We infused a high volume of sodium chloride during dialysis to create hyperchloremic metabolic acidosis while removing the volume by UF, thereby eliminating more bicarbonate by convection. Normal saline has a pH of 5.5 and a chloride of 154 mmol/L. We have compensated for an inherent lack of flexibility in HD as it is currently practiced: dialysates are virtually all deliberately alkaline because most of the patients coming to HD have varying magnitudes of metabolic acidosis and acidemia. The dialysate concentrate that dilutes to a bicarbonate level of 30 mEq/L would have only a modest effect against this magnitude of metabolic alkalosis that this patient had at dialysis. We have compensated for this structural inadequacy of current HD by repairing the patient’s severe hypochloremic metabolic alkalosis by infusing a hyperchloremic sodium chloride solution and dialyzing off the excess sodium bicarbonate. This is the logical inverse of what usually happens in the severely acidotic patients seen prior to dialysis: dialyzing off an excess of normal saline and repairing the metabolic acidosis by transfer-in of sodium bicarbonate from the dialysate.
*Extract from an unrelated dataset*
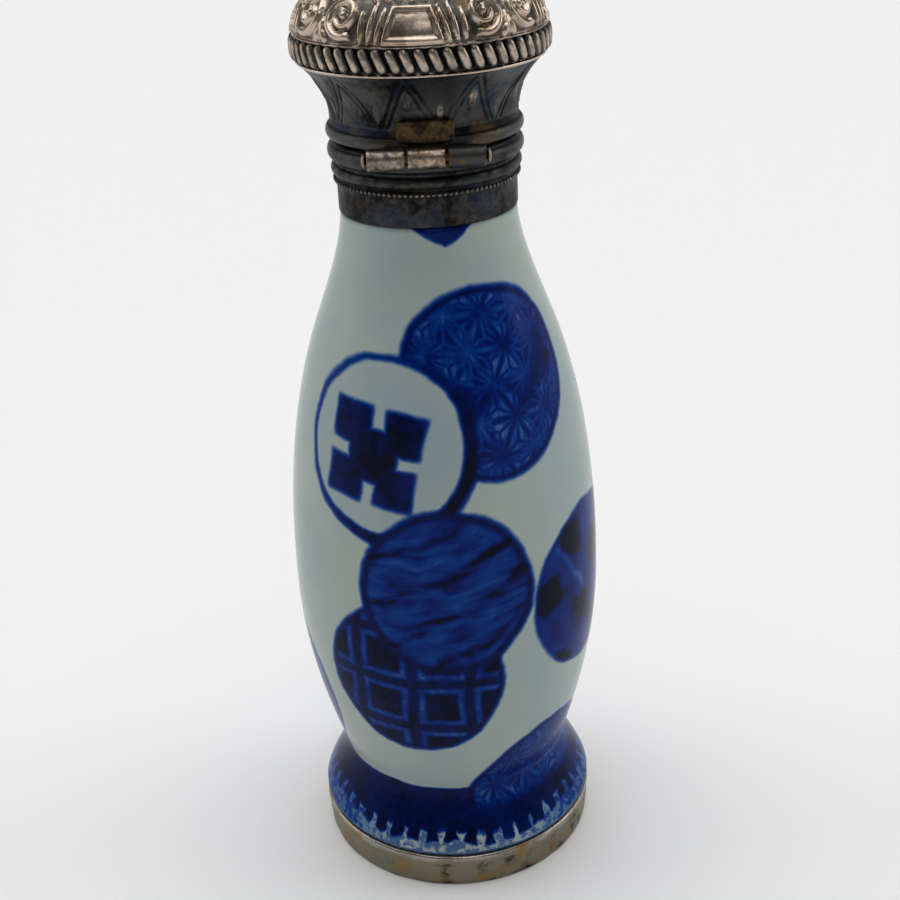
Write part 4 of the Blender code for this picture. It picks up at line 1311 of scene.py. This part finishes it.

Fresenius Medical Care, which provides most HD machines and fluids in the United States, created charts to show the approximate degree that each contributes as additional buffer. That was in response to a class action lawsuit for metabolic alkalosis due to overdelivery of bicarbonate that resulted in alleged cardiac arrests in patients with HD.13 Their report cast doubt on the ability of a lower bicarbonate bath to correct metabolic alkalosis in a predictable fashion.1 We accordingly showed that normal saline delivery is a reliable option to promptly lower serum bicarbonate level. However, this is a temporary measure and long-term bicarbonate delivery during dialysis needs to be addressed.